Ces éléments du décor seront d’ailleurs le sujet de la conversation des deux amoureux.

        > un couple d’amoureux

- La première réplique surprend car elle semble quelque peu en décalage avec l’intimité de l’espace plus propice à des propos d’amour. Elle donne les dimensions exactes de ce décor : « dix-neuf pieds sur vingt-six » soit 6m x 8m,5. C’est l’espace disponible pour les acteurs sur la scène de la Comédie Française, clin d’œil ici de Beaumarchais qui se joue du rapport réalité / illusion posé par le théâtre. Il reprendra d’ailleurs cette idée plus loin dans l’extrait[2]. Cette première réplique laissée à Figaro n’engage pas le dialogue entre les deux personnages.

- C’est en effet Suzanne qui lance la conversation en sollicitant le regard de Figaro avec le présentatif : « voilà », l’impératif « tiens » et enfin l’adverbe « ainsi ».

- « mon petit chapeau » : l’adjectif mignardise le chapeau et donne à la réplique une certaine légèreté. Suzanne cherche à séduire.

D’ailleurs Figaro ne s’y trompe pas : Suzanne devient « ma charmante » et même si l’expression relève ici du badinage léger, Figaro est sous le charme, il est ensorcelé…- Les adjectifs mélioratifs sont nombreux : « joli », « belle », « doux » et le contexte est définitivement livré avec l’indication du « matin des noces » « bouquet virginal » et « œil amoureux d’un époux ». Le geste double la parole puisque « Figaro lui prend les mains ». L’amour et la joie sont au rendez-vous et Figaro se laisse facilement submergé par ses sentiments - comme le montre la tournure exclamative - et n’a donc aucune difficulté à jouer la complaisance « sans comparaison ».

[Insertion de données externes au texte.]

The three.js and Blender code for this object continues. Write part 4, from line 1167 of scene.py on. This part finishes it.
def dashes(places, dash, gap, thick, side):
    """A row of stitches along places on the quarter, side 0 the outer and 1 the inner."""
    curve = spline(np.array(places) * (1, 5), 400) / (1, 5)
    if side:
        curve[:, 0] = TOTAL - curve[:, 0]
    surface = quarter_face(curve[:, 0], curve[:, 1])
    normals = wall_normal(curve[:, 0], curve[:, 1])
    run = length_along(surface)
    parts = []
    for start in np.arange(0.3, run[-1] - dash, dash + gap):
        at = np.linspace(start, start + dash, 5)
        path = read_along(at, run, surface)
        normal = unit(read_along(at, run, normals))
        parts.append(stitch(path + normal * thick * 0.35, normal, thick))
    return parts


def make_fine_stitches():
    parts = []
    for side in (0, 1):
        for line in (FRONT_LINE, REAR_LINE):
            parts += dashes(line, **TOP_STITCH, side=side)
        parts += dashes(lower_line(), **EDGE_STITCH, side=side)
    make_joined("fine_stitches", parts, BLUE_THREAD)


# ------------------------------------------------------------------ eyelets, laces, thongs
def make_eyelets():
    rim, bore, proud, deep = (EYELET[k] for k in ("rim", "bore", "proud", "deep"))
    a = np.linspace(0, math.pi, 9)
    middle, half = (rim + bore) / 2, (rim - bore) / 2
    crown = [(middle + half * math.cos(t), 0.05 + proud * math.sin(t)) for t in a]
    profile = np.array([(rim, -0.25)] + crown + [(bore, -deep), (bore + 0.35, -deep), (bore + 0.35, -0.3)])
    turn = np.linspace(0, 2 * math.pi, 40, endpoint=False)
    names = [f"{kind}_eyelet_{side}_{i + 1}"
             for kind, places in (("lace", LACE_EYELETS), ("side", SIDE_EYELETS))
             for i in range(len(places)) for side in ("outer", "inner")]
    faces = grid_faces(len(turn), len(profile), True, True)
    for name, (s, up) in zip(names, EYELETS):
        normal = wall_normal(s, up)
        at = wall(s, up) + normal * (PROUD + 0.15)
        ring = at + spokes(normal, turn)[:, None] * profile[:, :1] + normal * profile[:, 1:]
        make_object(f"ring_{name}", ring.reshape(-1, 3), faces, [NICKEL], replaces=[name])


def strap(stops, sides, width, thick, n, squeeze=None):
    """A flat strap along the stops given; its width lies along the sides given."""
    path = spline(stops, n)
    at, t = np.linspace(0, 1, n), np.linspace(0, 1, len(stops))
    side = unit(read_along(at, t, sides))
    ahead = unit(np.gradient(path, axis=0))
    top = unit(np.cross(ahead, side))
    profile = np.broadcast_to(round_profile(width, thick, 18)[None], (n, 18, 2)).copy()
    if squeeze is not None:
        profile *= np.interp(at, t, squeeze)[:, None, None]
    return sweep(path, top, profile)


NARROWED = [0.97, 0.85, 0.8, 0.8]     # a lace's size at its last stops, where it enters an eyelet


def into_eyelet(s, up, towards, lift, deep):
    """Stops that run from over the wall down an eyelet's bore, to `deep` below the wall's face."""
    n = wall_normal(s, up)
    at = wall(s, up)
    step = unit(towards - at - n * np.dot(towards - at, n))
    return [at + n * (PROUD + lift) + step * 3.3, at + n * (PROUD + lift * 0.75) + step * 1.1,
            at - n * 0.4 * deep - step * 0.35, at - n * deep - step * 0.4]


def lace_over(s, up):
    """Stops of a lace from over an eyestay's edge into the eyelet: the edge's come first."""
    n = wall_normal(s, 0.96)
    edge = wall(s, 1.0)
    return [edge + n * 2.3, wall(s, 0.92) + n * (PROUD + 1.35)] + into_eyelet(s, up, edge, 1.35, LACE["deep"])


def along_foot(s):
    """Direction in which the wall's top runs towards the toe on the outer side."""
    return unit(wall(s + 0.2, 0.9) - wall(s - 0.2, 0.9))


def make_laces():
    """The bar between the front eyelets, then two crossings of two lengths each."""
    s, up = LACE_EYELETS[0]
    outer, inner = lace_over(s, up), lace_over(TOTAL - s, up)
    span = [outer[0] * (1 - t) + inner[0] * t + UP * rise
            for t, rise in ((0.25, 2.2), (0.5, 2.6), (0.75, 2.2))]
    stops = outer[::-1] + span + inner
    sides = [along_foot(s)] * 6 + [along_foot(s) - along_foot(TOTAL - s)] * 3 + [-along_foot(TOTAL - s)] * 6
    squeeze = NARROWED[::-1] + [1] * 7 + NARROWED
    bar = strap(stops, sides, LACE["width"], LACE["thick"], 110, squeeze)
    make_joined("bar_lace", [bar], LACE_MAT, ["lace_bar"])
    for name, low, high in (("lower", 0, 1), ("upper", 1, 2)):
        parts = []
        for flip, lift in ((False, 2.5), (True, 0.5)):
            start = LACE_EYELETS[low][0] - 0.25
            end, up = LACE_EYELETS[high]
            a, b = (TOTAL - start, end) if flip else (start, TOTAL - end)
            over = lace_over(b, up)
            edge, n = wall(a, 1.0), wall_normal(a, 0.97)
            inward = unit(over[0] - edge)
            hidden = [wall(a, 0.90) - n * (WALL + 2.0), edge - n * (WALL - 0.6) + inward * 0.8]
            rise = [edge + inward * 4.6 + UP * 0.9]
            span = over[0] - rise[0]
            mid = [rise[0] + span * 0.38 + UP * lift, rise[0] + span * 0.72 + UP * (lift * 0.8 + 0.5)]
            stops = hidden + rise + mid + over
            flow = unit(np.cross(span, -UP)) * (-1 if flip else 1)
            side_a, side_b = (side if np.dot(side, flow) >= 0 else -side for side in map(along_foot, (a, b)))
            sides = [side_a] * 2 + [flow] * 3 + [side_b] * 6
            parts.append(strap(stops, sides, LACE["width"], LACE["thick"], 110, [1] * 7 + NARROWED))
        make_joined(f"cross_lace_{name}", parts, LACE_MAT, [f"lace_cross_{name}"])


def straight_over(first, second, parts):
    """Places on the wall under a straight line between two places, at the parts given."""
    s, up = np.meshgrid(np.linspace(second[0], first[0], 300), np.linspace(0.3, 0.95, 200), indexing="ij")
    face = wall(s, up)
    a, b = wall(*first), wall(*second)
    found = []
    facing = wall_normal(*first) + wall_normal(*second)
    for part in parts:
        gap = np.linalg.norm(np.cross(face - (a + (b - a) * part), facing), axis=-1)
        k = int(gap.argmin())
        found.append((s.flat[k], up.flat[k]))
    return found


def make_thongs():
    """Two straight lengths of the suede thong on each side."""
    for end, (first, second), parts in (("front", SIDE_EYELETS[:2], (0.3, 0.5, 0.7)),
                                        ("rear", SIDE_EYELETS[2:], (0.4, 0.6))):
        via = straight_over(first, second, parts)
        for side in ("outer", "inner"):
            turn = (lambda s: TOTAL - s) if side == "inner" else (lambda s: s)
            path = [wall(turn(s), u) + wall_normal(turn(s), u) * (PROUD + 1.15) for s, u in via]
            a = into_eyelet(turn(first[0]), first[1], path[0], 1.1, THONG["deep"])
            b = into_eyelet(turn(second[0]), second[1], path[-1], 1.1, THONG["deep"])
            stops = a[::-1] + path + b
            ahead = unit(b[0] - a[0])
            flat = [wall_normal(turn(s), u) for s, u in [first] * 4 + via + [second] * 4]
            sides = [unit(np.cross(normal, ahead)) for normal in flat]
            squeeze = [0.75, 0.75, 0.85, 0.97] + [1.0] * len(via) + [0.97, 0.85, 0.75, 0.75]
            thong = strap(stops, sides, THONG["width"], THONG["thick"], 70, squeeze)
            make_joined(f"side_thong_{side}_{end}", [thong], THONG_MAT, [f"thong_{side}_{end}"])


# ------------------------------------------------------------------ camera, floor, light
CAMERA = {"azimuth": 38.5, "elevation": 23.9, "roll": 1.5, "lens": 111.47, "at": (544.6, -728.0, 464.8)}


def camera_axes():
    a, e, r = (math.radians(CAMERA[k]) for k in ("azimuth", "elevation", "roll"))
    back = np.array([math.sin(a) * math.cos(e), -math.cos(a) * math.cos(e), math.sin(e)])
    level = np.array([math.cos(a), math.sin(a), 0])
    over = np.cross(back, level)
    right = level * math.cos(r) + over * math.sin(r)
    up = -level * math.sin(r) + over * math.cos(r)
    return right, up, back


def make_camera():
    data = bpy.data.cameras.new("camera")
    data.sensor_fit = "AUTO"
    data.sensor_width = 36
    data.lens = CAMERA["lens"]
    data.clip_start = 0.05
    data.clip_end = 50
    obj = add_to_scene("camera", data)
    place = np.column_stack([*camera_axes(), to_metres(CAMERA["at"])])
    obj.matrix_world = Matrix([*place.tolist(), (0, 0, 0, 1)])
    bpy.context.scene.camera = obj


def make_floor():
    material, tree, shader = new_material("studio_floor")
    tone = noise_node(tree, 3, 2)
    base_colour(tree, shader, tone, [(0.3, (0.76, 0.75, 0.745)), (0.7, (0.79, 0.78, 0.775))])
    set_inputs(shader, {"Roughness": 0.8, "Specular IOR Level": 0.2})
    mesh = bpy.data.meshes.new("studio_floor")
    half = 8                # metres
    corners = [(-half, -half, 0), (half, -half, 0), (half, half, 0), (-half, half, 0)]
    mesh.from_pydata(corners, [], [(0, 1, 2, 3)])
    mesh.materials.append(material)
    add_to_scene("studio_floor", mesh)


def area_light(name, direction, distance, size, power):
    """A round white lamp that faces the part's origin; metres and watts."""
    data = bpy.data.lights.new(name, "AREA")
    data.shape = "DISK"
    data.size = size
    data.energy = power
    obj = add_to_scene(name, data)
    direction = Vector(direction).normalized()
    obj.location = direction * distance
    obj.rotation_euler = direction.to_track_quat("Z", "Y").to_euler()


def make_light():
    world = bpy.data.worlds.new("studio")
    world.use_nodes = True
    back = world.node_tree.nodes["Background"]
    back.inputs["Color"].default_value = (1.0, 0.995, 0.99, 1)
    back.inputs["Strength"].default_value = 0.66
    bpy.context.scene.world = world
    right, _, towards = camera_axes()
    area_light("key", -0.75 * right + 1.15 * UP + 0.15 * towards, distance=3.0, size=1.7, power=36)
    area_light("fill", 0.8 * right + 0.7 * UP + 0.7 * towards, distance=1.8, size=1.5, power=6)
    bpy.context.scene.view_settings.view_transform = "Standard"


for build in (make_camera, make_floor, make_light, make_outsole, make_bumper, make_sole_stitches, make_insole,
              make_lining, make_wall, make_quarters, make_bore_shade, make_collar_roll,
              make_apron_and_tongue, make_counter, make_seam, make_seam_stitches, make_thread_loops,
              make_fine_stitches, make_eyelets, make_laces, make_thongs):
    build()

Mais Suzanne désire faire durer le jeu de la séduction comme le laisse entendre l’expression tendre « mon fils » et le fait qu’elle se refuse au jeu de Figaro pour mieux augmenter l’impatience de celui-ci : elle « se retire » et change de sujet.

Le thème principal est alors abordé : le lit. Il est l’élément principal de l’interrogative indirecte totale : il en est le sujet et est qualifié à la fois par l’adjectif mélioratif « beau » et par la subordonnée relative « que monseigneur nous donne ». La place qui lui est faite dans la syntaxe traduit la place que veut lui accorder Figaro dans la chambre (malgré le démonstratif « ce », il n’est en effet pas encore installé). Objet de tous les soins, métonymie du désir et du mariage, le lit conjugal, mis en valeur aussi par l’adjectif démonstratif déictique[3] « ce», est destiné à combler l’espace vide que le valet mesure. Sa mention contribue à donner une vision idyllique d’une félicité attendue, celle du « Mariage de Figaro ».

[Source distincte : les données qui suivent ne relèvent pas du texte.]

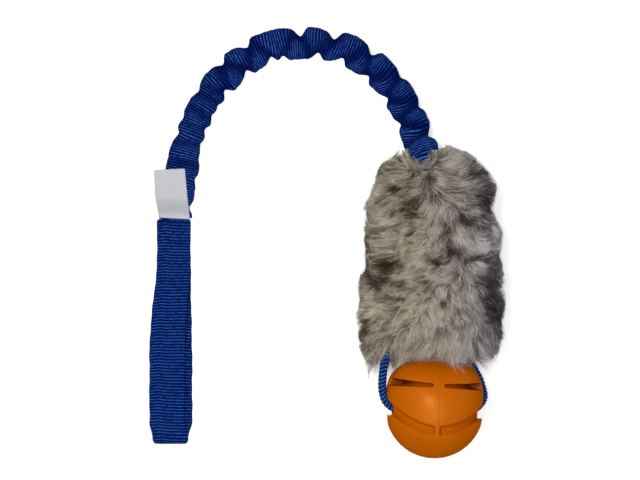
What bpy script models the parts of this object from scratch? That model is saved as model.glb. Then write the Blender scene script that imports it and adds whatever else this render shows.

        Le lit traduit aussi la prodigalité, la bonté du maître de Figaro : « lit que monseigneur nous donne ». Le verbe « donner » trouve un écho dans le verbe « céder » pour parler de la chambre. Figaro apparaît donc comme un serviteur épousant exactement la condition du valet qui accepte d’être logé et meublé par ses maîtres.

                > Suzanne : une « camariste spirituelle, adroite et rieuse » cf La Préface du Mariage de Figaro

        Si Figaro accepte, Suzanne elle, refuse : ainsi par deux fois déclare-t-elle « Je n’en veux point ». Si ces répliques semblent être comprises comme un caprice par Figaro qui réclame par trois fois des justifications : « Pourquoi ?/ Mais encore ?  / On dit une raison » (cette insistance fait bien de Figaro en fait une dupe intégrale :  il n’a pas compris qu’il faisait « le lit du Comte »  !), Suzanne s’affirme en femme de tête par la répétition par trois fois du verbe « vouloir », elle est aussi vive d’esprit puisqu’elle tente de s’en sortir par un bon mot : « Prouver que j’ai raison serait accorder que je puis avoir tort », marque de fabrique de Beaumarchais. Et prouver éviter toute explication délicate, Suzanne est obligée de rappeler à l’ordre – mais de manière légère – son amoureux : « Es-tu mon serviteur, ou non ? » (= m’es-tu dévoué ?).